▶ **Dataset extract**
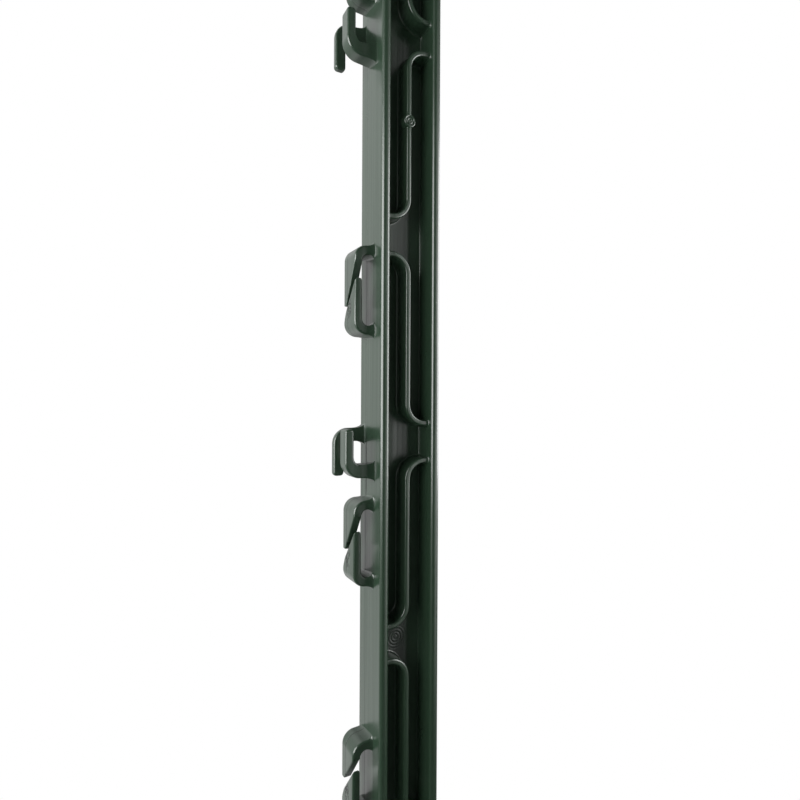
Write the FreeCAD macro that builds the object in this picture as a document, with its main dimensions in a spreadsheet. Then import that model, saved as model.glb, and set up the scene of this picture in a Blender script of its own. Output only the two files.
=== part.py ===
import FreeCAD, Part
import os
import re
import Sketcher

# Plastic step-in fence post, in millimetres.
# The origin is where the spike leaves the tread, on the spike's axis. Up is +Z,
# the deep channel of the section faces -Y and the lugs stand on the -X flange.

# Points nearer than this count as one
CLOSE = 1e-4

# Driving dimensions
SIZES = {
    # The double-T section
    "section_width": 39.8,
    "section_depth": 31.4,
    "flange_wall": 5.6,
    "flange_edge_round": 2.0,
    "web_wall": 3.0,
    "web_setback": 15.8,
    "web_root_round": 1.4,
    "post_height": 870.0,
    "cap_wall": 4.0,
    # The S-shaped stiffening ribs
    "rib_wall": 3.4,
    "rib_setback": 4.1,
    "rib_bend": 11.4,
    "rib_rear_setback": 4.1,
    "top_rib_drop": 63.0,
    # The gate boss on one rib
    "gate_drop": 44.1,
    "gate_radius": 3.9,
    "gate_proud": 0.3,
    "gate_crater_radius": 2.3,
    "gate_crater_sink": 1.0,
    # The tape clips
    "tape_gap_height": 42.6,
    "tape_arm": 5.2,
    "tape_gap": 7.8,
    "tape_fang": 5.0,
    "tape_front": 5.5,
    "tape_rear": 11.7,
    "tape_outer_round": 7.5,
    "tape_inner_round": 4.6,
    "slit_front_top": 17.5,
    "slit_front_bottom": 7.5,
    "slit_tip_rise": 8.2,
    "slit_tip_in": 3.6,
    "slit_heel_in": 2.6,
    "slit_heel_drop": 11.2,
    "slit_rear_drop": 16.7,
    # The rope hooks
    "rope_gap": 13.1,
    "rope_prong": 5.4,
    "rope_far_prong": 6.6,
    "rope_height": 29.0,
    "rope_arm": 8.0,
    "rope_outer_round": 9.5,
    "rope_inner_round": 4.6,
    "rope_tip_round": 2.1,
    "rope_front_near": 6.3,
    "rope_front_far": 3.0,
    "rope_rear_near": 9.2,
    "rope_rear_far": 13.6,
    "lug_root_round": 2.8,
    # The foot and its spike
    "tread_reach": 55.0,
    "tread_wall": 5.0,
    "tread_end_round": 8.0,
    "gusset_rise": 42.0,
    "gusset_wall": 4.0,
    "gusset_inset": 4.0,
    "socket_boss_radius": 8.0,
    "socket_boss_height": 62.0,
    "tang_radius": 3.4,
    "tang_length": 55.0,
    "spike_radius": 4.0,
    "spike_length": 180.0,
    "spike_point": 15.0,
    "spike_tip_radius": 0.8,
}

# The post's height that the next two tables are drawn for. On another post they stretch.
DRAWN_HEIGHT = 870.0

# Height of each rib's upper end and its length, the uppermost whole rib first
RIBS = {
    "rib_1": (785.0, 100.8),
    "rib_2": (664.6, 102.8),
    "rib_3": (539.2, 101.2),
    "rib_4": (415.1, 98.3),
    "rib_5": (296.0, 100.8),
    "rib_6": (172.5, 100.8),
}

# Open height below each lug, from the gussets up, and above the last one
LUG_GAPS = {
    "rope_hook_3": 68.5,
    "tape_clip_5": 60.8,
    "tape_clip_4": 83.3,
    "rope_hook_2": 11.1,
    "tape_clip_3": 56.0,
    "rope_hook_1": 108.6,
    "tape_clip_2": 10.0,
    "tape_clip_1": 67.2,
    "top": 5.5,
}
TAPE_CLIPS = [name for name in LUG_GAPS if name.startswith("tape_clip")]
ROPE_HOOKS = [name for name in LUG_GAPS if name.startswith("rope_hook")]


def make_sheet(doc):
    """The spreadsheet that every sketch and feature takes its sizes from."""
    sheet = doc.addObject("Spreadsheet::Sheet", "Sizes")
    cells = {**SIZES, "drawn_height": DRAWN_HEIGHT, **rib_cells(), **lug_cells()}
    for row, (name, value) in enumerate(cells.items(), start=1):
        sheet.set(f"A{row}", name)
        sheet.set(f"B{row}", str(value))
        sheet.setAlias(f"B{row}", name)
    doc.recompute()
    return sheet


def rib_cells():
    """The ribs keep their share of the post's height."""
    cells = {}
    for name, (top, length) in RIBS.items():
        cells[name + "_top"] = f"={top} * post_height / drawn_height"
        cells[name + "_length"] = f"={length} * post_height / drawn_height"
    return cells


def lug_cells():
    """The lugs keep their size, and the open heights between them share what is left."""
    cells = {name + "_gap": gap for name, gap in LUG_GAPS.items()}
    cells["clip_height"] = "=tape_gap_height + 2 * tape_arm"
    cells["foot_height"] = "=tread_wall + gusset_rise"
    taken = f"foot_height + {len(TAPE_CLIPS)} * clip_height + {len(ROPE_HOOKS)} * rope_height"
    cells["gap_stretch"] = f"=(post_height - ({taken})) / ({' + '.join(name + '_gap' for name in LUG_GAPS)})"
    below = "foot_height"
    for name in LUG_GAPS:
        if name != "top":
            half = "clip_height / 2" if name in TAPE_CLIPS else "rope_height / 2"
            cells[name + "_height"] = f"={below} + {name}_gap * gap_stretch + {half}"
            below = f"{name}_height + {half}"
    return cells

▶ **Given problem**
Repeat exactly, please, each line from the beginning of the data through the line with "CLOSE = 1e-4" in it, and only those lines.

▶ **Written response**
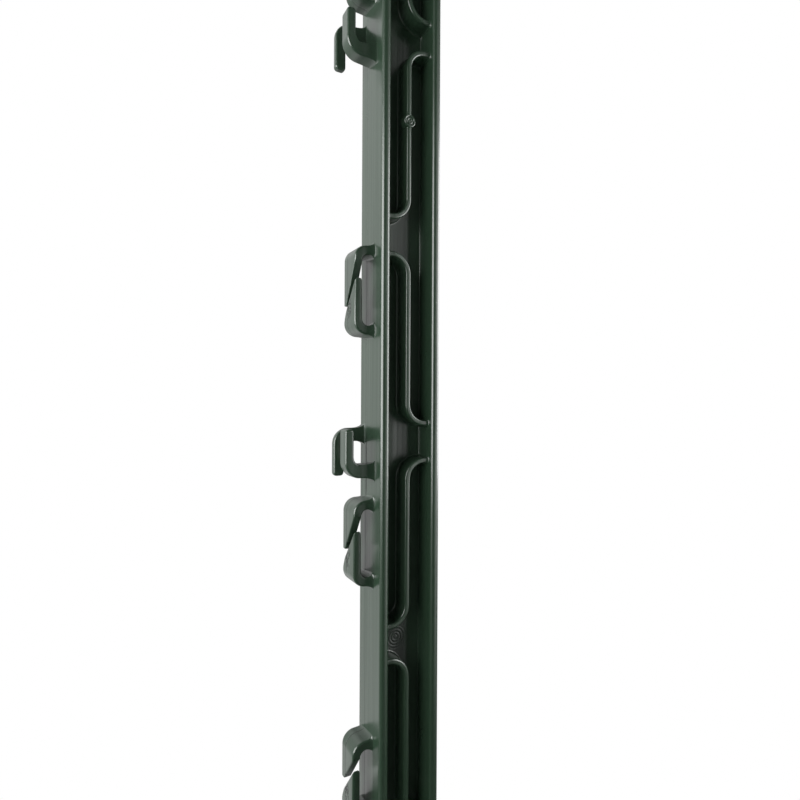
Write the FreeCAD macro that builds the object in this picture as a document, with its main dimensions in a spreadsheet. Then import that model, saved as model.glb, and set up the scene of this picture in a Blender script of its own. Output only the two files.
=== part.py ===
import FreeCAD, Part
import os
import re
import Sketcher

# Plastic step-in fence post, in millimetres.
# The origin is where the spike leaves the tread, on the spike's axis. Up is +Z,
# the deep channel of the section faces -Y and the lugs stand on the -X flange.

# Points nearer than this count as one
CLOSE = 1e-4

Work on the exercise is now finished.